Closed AdnanAbouelela closed 1 year ago
Hi @AdnanAbouelela
Thanks for raising this issue. I am looking into it now
I am able to replicate this problem. Thanks for the test data!
Hi @AdnanAbouelela
V2.7.7 has been released which should fix this issue you reported. Please get in touch again if you have any more problems.
Thanks,
Neil
Hi everyone,
thank you for providing this useful tool! I noticed, that some of the UMIs detected by Pychopper contain N nucleotides and was wondering if this is intentional or an artifact. They appear to be at the end of the UMI and occur at a very low frequency (e.g. 50 reads in roughly 1M).
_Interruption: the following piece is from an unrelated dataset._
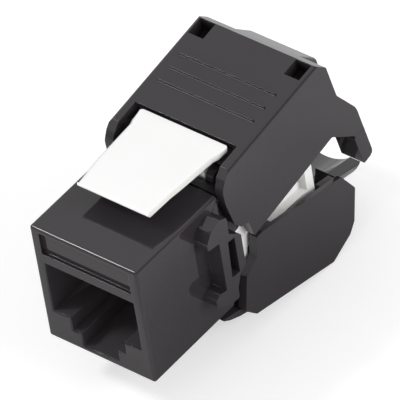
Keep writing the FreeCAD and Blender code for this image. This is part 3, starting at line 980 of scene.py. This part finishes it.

Specifically, the library has been prepared using the ONT PCB111.24 (PCR-cDNA Barcoding) kit and was sequenced on a FLO-MIN106D (R9.4.1) with an MK1C. The reads were manually basecalled and demultiplexed using guppy (dna_r9.4.1_450bps_hac.cfg). A minimal fastq file containing 4 reads from this sequencing run is uploaded here:
https://drive.google.com/drive/folders/17iotOe6jDRXF7-5a-36SkWT1m1vBj8dg?usp=sharing
When running Pychopper (version 2.7.2, environment yaml attached) using
singularity exec ../../singularity/pychopper_ubuntu-22.04.sif pychopper -r out/report.pdf -u out/unclassified.fq -w out/rescued.fq -S out/stats.tsv -k PCS111 -q 1e-05 -U mre.fastq out/mre_out.fq
two reads on either of the + and - strands contain correct UMIs, whereas the other two reads produce UMIs "TTTAGGCTTGAGCTTACCGTTGGACTTN" (- strand) or "NNNCCCCTTAAGATTCGGGTTGGGATTT" (+ strand). All output files are accessible in the drive. I also noticed, that in the latter case, the detected UMIs lie within the reported sequence, and it is unclear to me why such cases would be included. The cut-off parameter of 1e-05 was determined based on the full dataset (report pdf is attached as well).
Currently, I am just discarding those "artifactual" reads, but I am curious as to why this happens. Please let me know if I need to provide any additional information.
Thank you so much! Adnan